In a statement quoted in the British press, Lord Dannatt, former head of the British army, described the dispatch of military advisers as “an entirely logical further step to achieve legitimate aims.” Rebutting criticism of the move by some British MPs, he added, “Some will always say ‘mission creep’, but [Britain should] interpret the UN mandate broadly to avoid mission collapse.”
Preventing “mission collapse” is the principal motive for the escalation of the bombing of Libya, agreed on by NATO foreign ministers at a meeting last Friday in Berlin. According to press reports. NATO commanders have revealed that the bombing was being extended from overt military targets like tanks and artillery to include satellite communications systems and even telephone exchanges, in the name of striking at “command and control” installations.
By this logic, any facility that could be used for communications purposes between the Libyan government in Tripoli and its armed forces anywhere in the country is a target for bombs and missiles.
The NATO foreign ministers heard a plea for additional strike aircraft to supplement those mobilized by France, Britain, Canada, Denmark, Norway and Belgium, the six countries actually fighting the air war in Libya.
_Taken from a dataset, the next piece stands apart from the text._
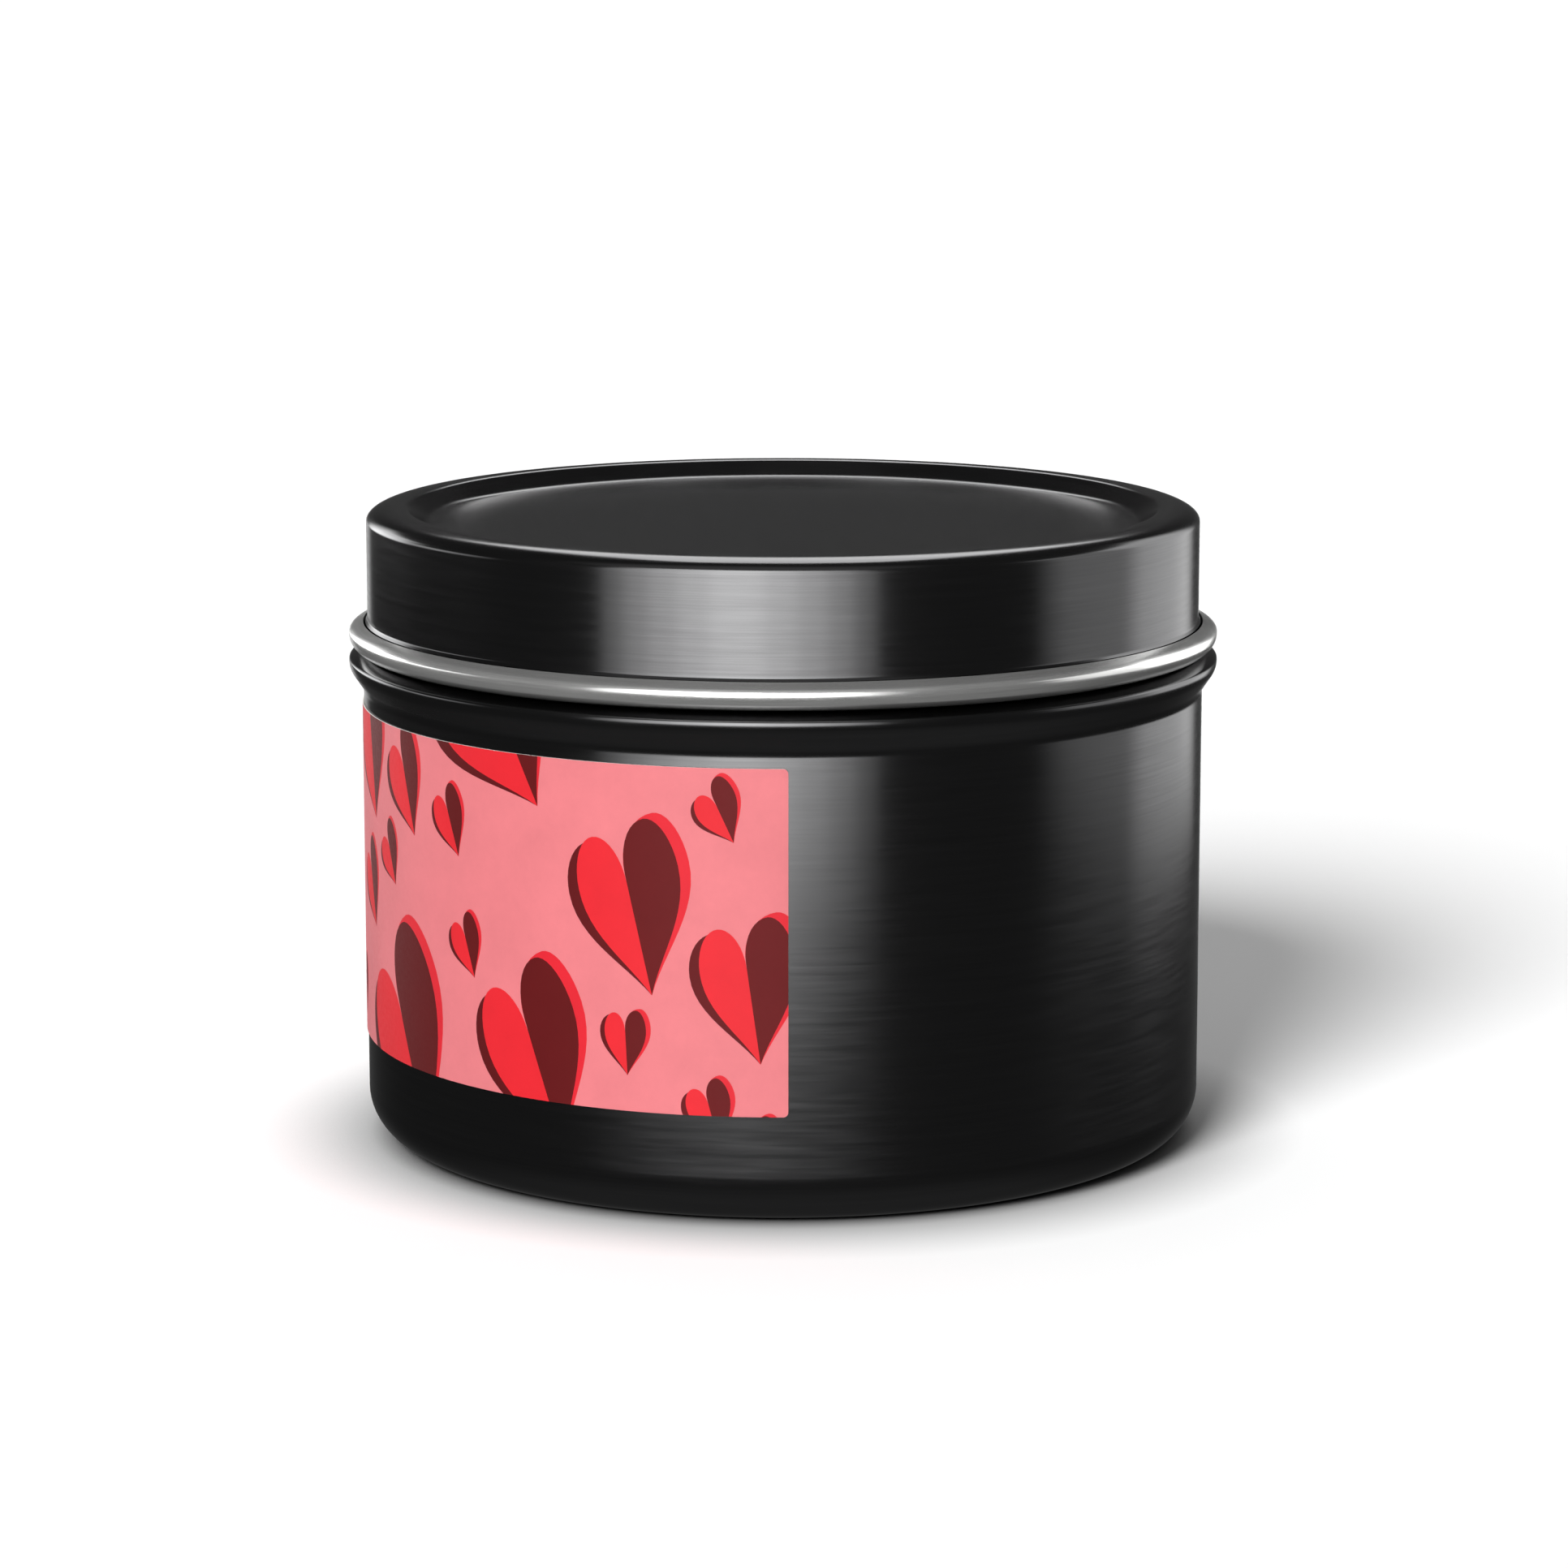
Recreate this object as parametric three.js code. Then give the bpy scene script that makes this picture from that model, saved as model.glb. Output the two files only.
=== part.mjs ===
// Slip-lid candle tin: a drawn steel tin with a lift-off lid, a wax fill with its wick, and two labels.
// Millimetres, +Z up. The origin is the centre of the base, on the plane that the tin stands on,
// and the middle of the front label faces -Y.

import * as THREE from 'three';

// Overall sizes
const TIN_HEIGHT = 59; // closed tin, from the standing plane to the lid's crest
const BODY_DIAMETER = 78; // outside of the straight body wall
const SHEET = 0.25; // tinplate thickness

// Tin body
const BASE_FILLET = 4.5;
const STANDING_RING_WIDTH = 2.2;
const BASE_STEP_WIDTH = 1.2;
const BASE_RECESS = 1; // height of the base panel above the standing ring
const BEAD_REACH = 1.33; // how far the bead stands out from the body wall
const BEAD_TOP_ROUND = 0.75;
const BEAD_LOWER_ROUND = 1.6;
const BEAD_TAPER_ANGLE = 35; // degrees of the lower round before the straight taper starts
const BEAD_HEIGHT = 3.57; // from the foot of the taper to the bead's top
const NECK_FILLET = 0.4;
const RIM_ROLL_RADIUS = 0.7;

// Lid
const LID_SET_BACK = 0.4; // the lid's wall is this much inside the body wall
const LID_DEPTH = 13; // from the crest to the underside of the curl
const LID_FIT = 0.25; // radial clearance between the neck and the lid
const LID_SEAT_GAP = 0.2; // between the curl and the bead
const RIM_GAP = 1.1; // from the lid's crest down to the top of the rim roll
const SHOULDER_WIDTH = 2.86;
const SHOULDER_DROP = 1.24;
const CREST_WIDTH = 0.84;
const RECESS_DEPTH = 1.4;
const RECESS_STEP_WIDTH = 2;
const FLARE_REACH = 0.12;
const FLARE_HEIGHT = 1.5;
const CURL_SLIT = 0.3; // between the curl's lip and the lid's wall
const CURL_REACH = 1.16; // inside half-width of the curl
const CURL_UPPER = 0.79; // inside height of the curl above its nose
const CURL_LOWER = 1.36; // inside height of the curl below its nose
const CURL_TURN = 0.3; // inside radius where the wall turns out into the curl

// Candle
const FILL_CLEARANCE = 0.05; // between the wax and what it is poured against
const WAX_BELOW_BEAD = 0.9;
const WICK_DIAMETER = 2.6;
const WICK_TRIM = 6.4; // wick standing above the wax
const TAB_DIAMETER = 20;
const TAB_SHEET = 0.3;
const TAB_NECK_HEIGHT = 4.5;
const STICKER_THICKNESS = 0.8;

// Labels
const LABEL_GAP = 0.03;
const LABEL_THICKNESS = 0.12;
const FRONT_LABEL_WIDTH = 101.6; // along the curved wall
const FRONT_LABEL_TOP_MARGIN = 1.3; // below the foot of the bead
const FRONT_LABEL_BOTTOM_MARGIN = 10.1; // above the standing plane
const BASE_LABEL_DIAMETER = 50;

// Facets of the round pieces. The tin, lid and wax share one count, so that their facets line up.
const TIN_FACETS = 48;
const TAB_FACETS = 32;
const WICK_FACETS = 16;

// Derived radii and heights
const BODY_R = BODY_DIAMETER / 2;
const BODY_INNER_R = BODY_R - SHEET;
const LID_R = BODY_R - LID_SET_BACK;
const NECK_R = LID_R - SHEET - LID_FIT;
const CURL_BOTTOM_Z = TIN_HEIGHT - LID_DEPTH;
const BEAD_TOP_Z = CURL_BOTTOM_Z - LID_SEAT_GAP;
const BEAD_FOOT_Z = BEAD_TOP_Z - BEAD_HEIGHT;
const WAX_TOP_Z = BEAD_FOOT_Z - WAX_BELOW_BEAD;
const FLOOR_Z = BASE_RECESS + SHEET;
const TAB_R = TAB_DIAMETER / 2;
const WICK_R = WICK_DIAMETER / 2;
const TAB_BORE_R = WICK_R + FILL_CLEARANCE;
const STICKER_Z = FLOOR_Z + FILL_CLEARANCE;
const TAB_Z = STICKER_Z + STICKER_THICKNESS + FILL_CLEARANCE;
const TAB_NECK_TOP_Z = TAB_Z + TAB_NECK_HEIGHT;

const radians = THREE.MathUtils.degToRad;
const point = (r, z) => new THREE.Vector2(r, z);

// Points of an elliptical arc in the (radius, height) plane, from one angle to another in degrees.
function arc(centreR, centreZ, halfWidth, halfHeight, from, to, steps) {
  const points = [];
  for (let i = 0; i <= steps; i += 1) {
    const angle = radians(from + ((to - from) * i) / steps);
    points.push(point(centreR + halfWidth * Math.cos(angle), centreZ + halfHeight * Math.sin(angle)));
  }
  return points;
}

// A closed section of sheet: the path is one face of the sheet, and the other lies `thickness`
// to the left of the direction of travel. A path that starts on the axis leaves it at a right angle.
function sheetSection(path, thickness) {
  const normals = path.slice(1).map((end, i) => {
    const along = end.clone().sub(path[i]).normalize();
    return point(-along.y, along.x);
  });
  const offset = path.map((corner, i) => {
    const before = normals[Math.max(i - 1, 0)];
    const after = normals[Math.min(i, normals.length - 1)];
    const mitre = before.clone().add(after).normalize();
    return corner.clone().addScaledVector(mitre, thickness / mitre.dot(after));
  });
  return [...path, ...offset.reverse()];
}

// Turns a section into a solid of revolution about Z. A section off the axis is closed on itself.
function revolve(section, facets) {
  const onAxis = section[0].x === 0;
  const profile = onAxis ? section : [...section, section[0].clone()];
  return new THREE.LatheGeometry(profile, facets).rotateX(Math.PI / 2);
}

function piece(name, geometry, color, roughness, metalness) {
  const mesh = new THREE.Mesh(geometry, new THREE.MeshStandardMaterial({ color, roughness, metalness }));
  mesh.name = name;
  return mesh;
}

// Drawn body: recessed base, fillet, straight wall, seating bead, neck and a rim rolled inwards.
function tinBody() {
  const standingOuterR = BODY_R - BASE_FILLET;
  const standingInnerR = standingOuterR - STANDING_RING_WIDTH;
  const beadCentreR = NECK_R + 2 * NECK_FILLET;
  const beadHalfWidth = BODY_R + BEAD_REACH - beadCentreR;
  const noseZ = BEAD_TOP_Z - BEAD_TOP_ROUND;
  const rollZ = TIN_HEIGHT - RIM_GAP - RIM_ROLL_RADIUS;
  const outside = [
    point(0, BASE_RECESS),
    point(standingInnerR - BASE_STEP_WIDTH, BASE_RECESS),
    point(standingInnerR, 0),
    ...arc(standingOuterR, BASE_FILLET, BASE_FILLET, BASE_FILLET, -90, 0, 6),
    point(BODY_R, BEAD_FOOT_Z),
    ...arc(beadCentreR, noseZ, beadHalfWidth, BEAD_LOWER_ROUND, -BEAD_TAPER_ANGLE, 0, 2),
    ...arc(beadCentreR, noseZ, beadHalfWidth, BEAD_TOP_ROUND, 30, 90, 3),
    ...arc(NECK_R + NECK_FILLET, BEAD_TOP_Z + NECK_FILLET, NECK_FILLET, NECK_FILLET, 270, 180, 2),
    ...arc(NECK_R - RIM_ROLL_RADIUS, rollZ, RIM_ROLL_RADIUS, RIM_ROLL_RADIUS, 0, 270, 7),
  ];
  return piece('tin_body', revolve(sheetSection(outside, SHEET), TIN_FACETS), 0x141414, 0.35, 0.8);
}

// Drawn lid: recessed panel, crest, rounded shoulder, wall, and a curl turned outwards and up,
// which shows the bare inner face of the sheet. The section is followed from the lip to the axis.
function lid() {
  const panelR = LID_R - SHOULDER_WIDTH - CREST_WIDTH - RECESS_STEP_WIDTH;
  const shoulderZ = TIN_HEIGHT - SHOULDER_DROP;
  const curlCentreR = LID_R + CURL_SLIT;
  const turnTopZ = CURL_BOTTOM_Z + SHEET + CURL_TURN;
  const noseZ = CURL_BOTTOM_Z + SHEET + CURL_LOWER;
  const lipZ = noseZ + CURL_UPPER;
  const outside = [
    ...arc(curlCentreR, noseZ, CURL_REACH, CURL_UPPER, 90, 0, 4),
    ...arc(curlCentreR, noseZ, CURL_REACH, CURL_LOWER, -22.5, -90, 3),
    ...arc(LID_R + CURL_TURN, turnTopZ, CURL_TURN, CURL_TURN, 225, 180, 1),
    point(LID_R + FLARE_REACH, lipZ),
    point(LID_R, lipZ + FLARE_HEIGHT),
    ...arc(LID_R - SHOULDER_WIDTH, shoulderZ, SHOULDER_WIDTH, SHOULDER_DROP, 0, 90, 6),
    point(panelR + RECESS_STEP_WIDTH, TIN_HEIGHT),
    point(panelR, TIN_HEIGHT - RECESS_DEPTH),
    point(0, TIN_HEIGHT - RECESS_DEPTH),
  ];
  const section = sheetSection(outside, SHEET);
  const half = outside.length;
  const fromAxis = [...section.slice(half), ...section.slice(0, half)];
  return piece('lid', revolve(fromAxis, TIN_FACETS), 0x161616, 0.35, 0.8);
}

// Poured wax: fills the tin to just under the bead, around the wick, its tab and its sticker.
function wax() {
  const outerR = BODY_INNER_R - FILL_CLEARANCE;
  const filletR = BASE_FILLET - SHEET - FILL_CLEARANCE;
  const filletCentreR = outerR - filletR;
  const standingInnerR = BODY_R - BASE_FILLET - STANDING_RING_WIDTH;
  const bottomZ = SHEET + FILL_CLEARANCE;
  const boreR = WICK_R + FILL_CLEARANCE;
  const neckClearR = TAB_BORE_R + TAB_SHEET + FILL_CLEARANCE;
  const tabClearR = TAB_R + FILL_CLEARANCE;
  const section = [
    point(tabClearR, FLOOR_Z + FILL_CLEARANCE),
    point(standingInnerR - BASE_STEP_WIDTH + SHEET, FLOOR_Z + FILL_CLEARANCE),
    point(standingInnerR + SHEET, bottomZ),
    ...arc(filletCentreR, bottomZ + filletR, filletR, filletR, -90, 0, 6),
    point(outerR, WAX_TOP_Z),
    point(boreR, WAX_TOP_Z),
    point(boreR, TAB_NECK_TOP_Z + FILL_CLEARANCE),
    point(neckClearR, TAB_NECK_TOP_Z + FILL_CLEARANCE),
    point(neckClearR, TAB_Z + TAB_SHEET + FILL_CLEARANCE),
    point(tabClearR, TAB_Z + TAB_SHEET + FILL_CLEARANCE),
  ];
  return piece('wax', revolve(section, TIN_FACETS), 0xf3ead8, 0.45, 0);
}

// Braided wick, from the foot of the tab's neck to its trimmed tip.
function wick() {
  const topZ = WAX_TOP_Z + WICK_TRIM;
  const section = [point(0, TAB_Z), point(WICK_R, TAB_Z), point(WICK_R, topZ), point(0, topZ)];
  return piece('wick', revolve(section, WICK_FACETS), 0xefe6d2, 0.9, 0);
}

// Pressed metal wick tab: a flat disc with a neck crimped round the wick.
function wickTab() {
  const section = [
    point(TAB_BORE_R, TAB_Z),
    point(TAB_R, TAB_Z),
    point(TAB_R, TAB_Z + TAB_SHEET),
    point(TAB_BORE_R + TAB_SHEET, TAB_Z + TAB_SHEET),
    point(TAB_BORE_R + TAB_SHEET, TAB_NECK_TOP_Z),
    point(TAB_BORE_R, TAB_NECK_TOP_Z),
  ];
  return piece('wick_tab', revolve(section, TAB_FACETS), 0xb9bcc0, 0.35, 0.9);
}

// Double-sided foam sticker that holds the tab to the floor of the tin.
function wickSticker() {
  const topZ = STICKER_Z + STICKER_THICKNESS;
  const section = [point(0, STICKER_Z), point(TAB_R, STICKER_Z), point(TAB_R, topZ), point(0, topZ)];
  return piece('wick_sticker', revolve(section, TAB_FACETS), 0xf2f2ee, 0.8, 0);
}

// Points on a facet ring of the given corner radius, from -halfAngle to +halfAngle about -Y.
// The ends lie on the chords, so the ring stays parallel to the tin's own facets.
function facetArc(cornerR, halfAngle) {
  const step = (2 * Math.PI) / TIN_FACETS;
  const angles = [-halfAngle];
  for (let i = Math.ceil(-halfAngle / step); i * step < halfAngle; i += 1) {
    angles.push(i * step);
  }
  angles.push(halfAngle);
  return angles.map((angle) => {
    const fromMiddle = Math.abs(angle) % step - step / 2;
    const r = (cornerR * Math.cos(step / 2)) / Math.cos(fromMiddle);
    return point(r * Math.sin(angle), -r * Math.cos(angle));
  });
}

// Front label: a thin band wrapped round part of the straight wall.
function frontLabel() {
  const innerR = BODY_R + LABEL_GAP;
  const halfAngle = FRONT_LABEL_WIDTH / 2 / BODY_R;
  const height = BEAD_FOOT_Z - FRONT_LABEL_TOP_MARGIN - FRONT_LABEL_BOTTOM_MARGIN;
  const outer = facetArc(innerR + LABEL_THICKNESS, halfAngle);
  const inner = facetArc(innerR, halfAngle).reverse();
  const outline = new THREE.Shape([...outer, ...inner]);
  const geometry = new THREE.ExtrudeGeometry(outline, { depth: height, bevelEnabled: false });
  const label = piece('front_label', geometry, 0xf29a9e, 0.45, 0);
  label.position.z = FRONT_LABEL_BOTTOM_MARGIN;
  return label;
}

// Base label: a plain disc in the middle of the recessed base.
function baseLabel() {
  const topZ = BASE_RECESS - LABEL_GAP;
  const bottomZ = topZ - LABEL_THICKNESS;
  const r = BASE_LABEL_DIAMETER / 2;
  const section = [point(0, bottomZ), point(r, bottomZ), point(r, topZ), point(0, topZ)];
  return piece('base_label', revolve(section, TIN_FACETS), 0xf4f2ec, 0.7, 0);
}

const candleTin = new THREE.Group();
candleTin.add(tinBody(), lid(), wax(), wick(), wickTab(), wickSticker(), frontLabel(), baseLabel());

export default candleTin;
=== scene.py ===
import math

import bmesh
import bpy
import numpy as np
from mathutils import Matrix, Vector
from mathutils.geometry import delaunay_2d_cdt


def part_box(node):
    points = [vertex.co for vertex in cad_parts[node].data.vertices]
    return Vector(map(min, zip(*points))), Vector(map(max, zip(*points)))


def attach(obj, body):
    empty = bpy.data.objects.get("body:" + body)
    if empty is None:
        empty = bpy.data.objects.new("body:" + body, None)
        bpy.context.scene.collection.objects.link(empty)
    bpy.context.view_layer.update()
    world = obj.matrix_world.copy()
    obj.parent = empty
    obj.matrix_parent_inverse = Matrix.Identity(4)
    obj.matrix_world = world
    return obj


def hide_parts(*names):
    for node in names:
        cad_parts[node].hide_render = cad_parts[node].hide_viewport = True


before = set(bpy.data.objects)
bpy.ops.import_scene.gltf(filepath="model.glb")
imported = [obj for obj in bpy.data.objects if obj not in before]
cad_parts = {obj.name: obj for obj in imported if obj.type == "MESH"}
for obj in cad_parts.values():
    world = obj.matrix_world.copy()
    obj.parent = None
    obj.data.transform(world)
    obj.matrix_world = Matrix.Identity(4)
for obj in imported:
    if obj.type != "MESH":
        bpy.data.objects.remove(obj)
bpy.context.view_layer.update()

# Lengths are in millimetres, and MM turns them into Blender's metres. The overall sizes and heights
# come from the frame. A REACH, FALL or BEND is how far a curve goes out, down or along from its corner.
MM = 0.001


def box_mm(node):
    """Lowest and highest corner of a CAD node, in millimetres."""
    low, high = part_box(node)
    return low / MM, high / MM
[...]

NATO officials told the press that France has taken up the slack, providing additional jets and moving the aircraft carrier Charles de Gaulle closer to the Libyan coast and placing its aircraft under NATO command.
Britain also stepped up its role in the air war, with the submarine HMS Triumph firing cruise missiles at Libyan targets on Monday and Tuesday. Britain has also supplied war materiel to the anti-Gaddafi forces, including 1,000 sets of body armor and 100 satellite phones.
Italian foreign minister Franco Frattini said NATO would also consider sending technical equipment like radars and communications interception systems.
In an interview with Al Jazeera English on Tuesday, EU foreign policy chief Catherine Ashton confirmed that the EU had formally offered to deploy 1,000 soldiers to Libya’s third-largest city, Misrata, which is held by the opposition but under siege by Gaddafi’s troops. She said that all that was required was a request from UN officials in charge of humanitarian relief operations in Misrata.
This is different from a new mandate from the UN Security Council, where Russia and China would likely oppose authorization of the deployment of NATO ground troops in Libya. A Russian government adviser, Azhdar Kurtov of the Institute of Strategic Studies, blamed France for escalating the war because it has failed to oust Gaddafi.
“Gaddafi firmly remains in power,” he said. “Each day that passes, the cost of the operation increases, and this is spurring Paris into using other methods of waging the anti-Gaddafi war.”
Brigadier General Mark van Uhm, chief of allied operations for NATO, said the air strikes have destroyed more than 40 tanks and numerous armored personnel carriers mobilized by pro-Gaddafi forces. He said that more than 30 percent of Gaddafi’s forces had been “eliminated,” an estimate that suggests that the bombing has killed thousands, if not tens of thousands, of Libyan soldiers and militia members—a death toll that dwarfs even the most farfetched claims of civilian casualties in the civil war.